Despite not winning a starting job, Ezeudu said he was “pretty satisfied” with his play throughout the summer.
“I know I got better,” he said on Thursday. “Every day that’s all I want to do is keep on getting better. I think it was good. Everything happens for a reason. In this league you always have to be ready for anything.“
Since the Giants settled on Bredeson and Mark Glowinski as their guard tandem Ezeudu has returned to a jack-of-all-trades role.
If he has to play left tackle on Sunday, Ezeudu said he feels “pretty good about it.”
“I’ve been practicing every position on the o-line for a couple of weeks now,” he said. “It’s’ not my first time.”
Ezeudu said moving from spot to spot across the line, something he often did during games in college, can be “a bit challenging at first but I’ve done it so much over the past couple of years I’m used to it.

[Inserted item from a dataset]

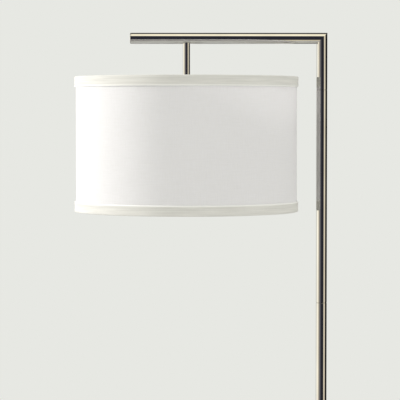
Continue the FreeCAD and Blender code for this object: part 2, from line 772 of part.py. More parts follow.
def make_lead():
    """Two-core lead from the outlet bushing to the lampholder, in straight runs and tangent arcs."""
    low = s.lead_height.number
    level = (arm_z + lead_rise).number
    drop = stem_x.number
    start = FreeCAD.Vector(0, (cover_r - s.cover_wall - s.bushing_length / 2).number, low)
    end = FreeCAD.Vector(drop, 0, holder_top.number)
    route = [
        start, FreeCAD.Vector(0, 0, low), FreeCAD.Vector(0, 0, level),
        FreeCAD.Vector(drop, 0, level), end,
    ]
    base_bend = nut_bottom - s.thread_tail - s.lead_height
    stem_bend = lead_rise + s.saddle_top
    radii = [base_bend.number, s.lead_corner.number, stem_bend.number]
    print("lead radii", radii)
    edges = []
    previous = start
    for index, radius in enumerate(radii):
        point = route[index + 1]
        into = (point - route[index]).normalize()
        out = (route[index + 2] - point).normalize()
        first = point - into * radius
        last = point + out * radius
        middle = point + (out - into) * radius * (1 - math.sqrt(0.5))
        edges.append(Part.LineSegment(previous, first).toShape())
        edges.append(Part.Arc(first, middle, last).toShape())
        previous = last
    edges.append(Part.LineSegment(previous, end).toShape())
    path = Part.Wire(edges)
    section = Part.Wire([Part.Circle(start, FreeCAD.Vector(0, 1, 0), lead_r.number).toShape()])
    lead = doc.addObject("Part::Feature", "supply_lead")
    lead.Shape = path.makePipeShell([section], True, True)
    lead.Placement = FreeCAD.Placement()
    expected = path.Length * math.pi * lead_r.number ** 2
    print("lead length", round(path.Length, 1), "volume ratio", round(lead.Shape.Volume / expected, 4))
    keep(lead, "supply_lead")


def check_and_write():
    doc.recompute()
    for item in doc.Objects:
        if "Invalid" in item.State or "Error" in item.State:
            raise RuntimeError(f"{item.Label} did not build: {item.State}")
    for piece in PIECES:
        if piece.Shape.isNull() or not piece.Shape.isValid() or not piece.Shape.Solids:
            raise RuntimeError(f"{piece.Label} is not a valid solid")
    os.makedirs("parts", exist_ok=True)
    for piece in PIECES:
        piece.Shape.exportStep(f"parts/{piece.Label}.step")
    print(len(PIECES), "pieces written")


make_base()
make_pole()
make_arm()
make_stem()
make_lampholder()
make_switch()
make_bulb()
make_shade()
make_lead()
check_and_write()
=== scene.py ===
"""Floor lamp with a bright nickel tube arm and a linen drum shade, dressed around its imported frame.

Everything is in metres. Places come from the frame's nodes; MM turns a maker's millimetres into metres.
"""
import json
import math

import bpy
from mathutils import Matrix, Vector, noise


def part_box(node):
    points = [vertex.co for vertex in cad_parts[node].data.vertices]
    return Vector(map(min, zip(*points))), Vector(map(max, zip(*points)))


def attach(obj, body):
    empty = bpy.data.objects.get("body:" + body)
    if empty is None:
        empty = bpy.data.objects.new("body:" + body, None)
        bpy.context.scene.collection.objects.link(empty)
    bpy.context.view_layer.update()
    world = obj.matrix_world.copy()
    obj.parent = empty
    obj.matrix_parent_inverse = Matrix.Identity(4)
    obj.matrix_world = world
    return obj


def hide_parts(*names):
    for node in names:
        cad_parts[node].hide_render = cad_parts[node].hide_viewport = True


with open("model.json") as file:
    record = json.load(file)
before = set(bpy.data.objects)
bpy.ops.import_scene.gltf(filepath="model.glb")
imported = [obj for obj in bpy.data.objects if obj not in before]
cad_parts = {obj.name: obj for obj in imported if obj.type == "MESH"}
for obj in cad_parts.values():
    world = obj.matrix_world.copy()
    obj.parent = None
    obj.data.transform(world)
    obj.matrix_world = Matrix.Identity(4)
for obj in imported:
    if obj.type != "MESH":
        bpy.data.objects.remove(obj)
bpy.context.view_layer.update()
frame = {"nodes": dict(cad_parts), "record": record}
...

“In a way they [the positions] are different. The angles are different, how you set is different. If you’ve been playing left tackle and you move into left guard at first it seems different, but the feeling of it comes to you.”
Ezeudu played 14 snaps in relief of Thomas and Peart on Sunday. In that small sample size he earned a 75.8 Pro Football Focus grade and did not allow a single pressure in 12 pass-blocking snaps.
Best-case scenario for the Giants is that Thomas, by far their best offensive lineman, is able to play. He tested his hamstring at practice on Thursday and when Friday’s injury report is made available we will learn more about whether the Giants expect him to play.
If Thomas is sidelined, it will be interesting to see which player the Giants give the responsibility of protecting Daniel Jones’ blind side.